Grant Thornton Avoids Penalty in Keystone Audit

An appeals court has overruled $300,000 in penalties levied against accounting firm Grant Thornton in a case involving the firm's audit of the First National Bank of Keystone.

Grant Thornton issued a clean opinion in an audit of the bank's 1997 and 1998 financial statements ordered by the U.S. Office of the Comptroller of the Currency in 1999, but federal regulators discovered that the bank in fact had been insolvent since 1996, according to the Associated Press. Grant Thornton was judged reckless for relying on the bank's verbal statements that it owned $235 million in assets that actually belonged to another bank. However, the appeals court ruling found that because Grant Thornton wasn't part of the bank itself, it could not be held at fault under the law cited by the OCC.

"This opinion represents the correct decision vacating all findings against us and is the correct reading of this provision of the law - a provision that was abused by the OCC in this case in an unwarranted attempt to sanction an accounting firm for merely performing an audit of a banking institution," said a statement by Grant Thornton. "Earlier, their own OCC administrative law judge, Ann Z. Cook, recommended that all charges brought against us be dismissed.
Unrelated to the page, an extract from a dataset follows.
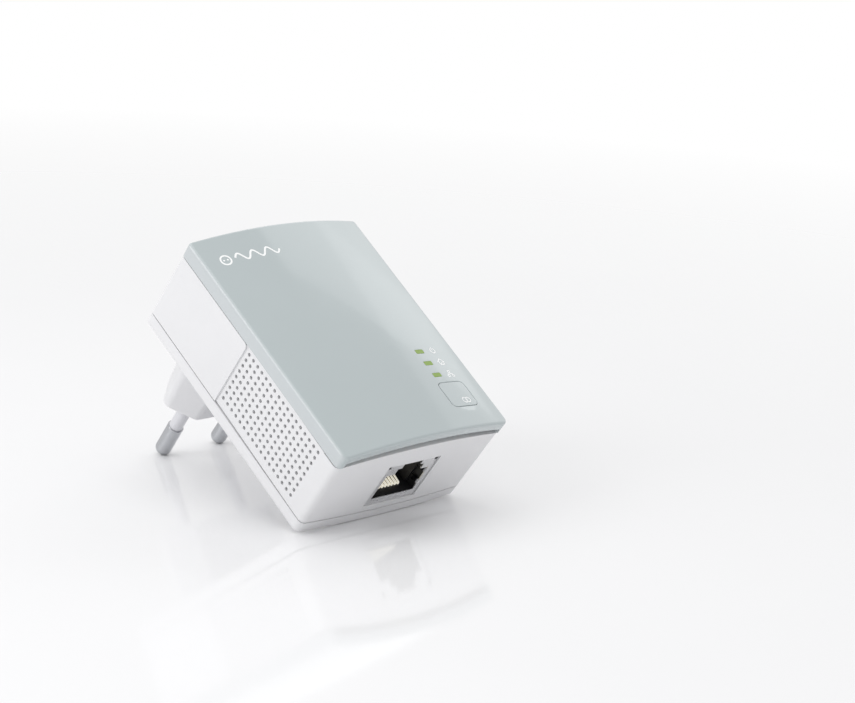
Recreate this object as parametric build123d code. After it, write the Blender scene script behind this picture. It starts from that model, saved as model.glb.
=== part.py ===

She concluded that Keystone's management had perpetrated a pervasive fraud involving the falsification of bank records and other manipulative acts, 'so as to thwart and confuse the work of Keystone's auditors, examiners and even third parties,' and that Keystone's 'management interfered with the audit by providing Grant Thornton with fraudulent bank records.'"

However, Grant Thornton is still being blamed for $24 million in losses the bank experienced in the months leading up to its closure. The firm has been ordered to pay $2.4 million in damages to an executive who was supposed to take over at Keystone after Grant Thornton's audit and later found his reputation had been damaged by his association with the bank. Grant Thornton is appealing the ruling in the executive's case.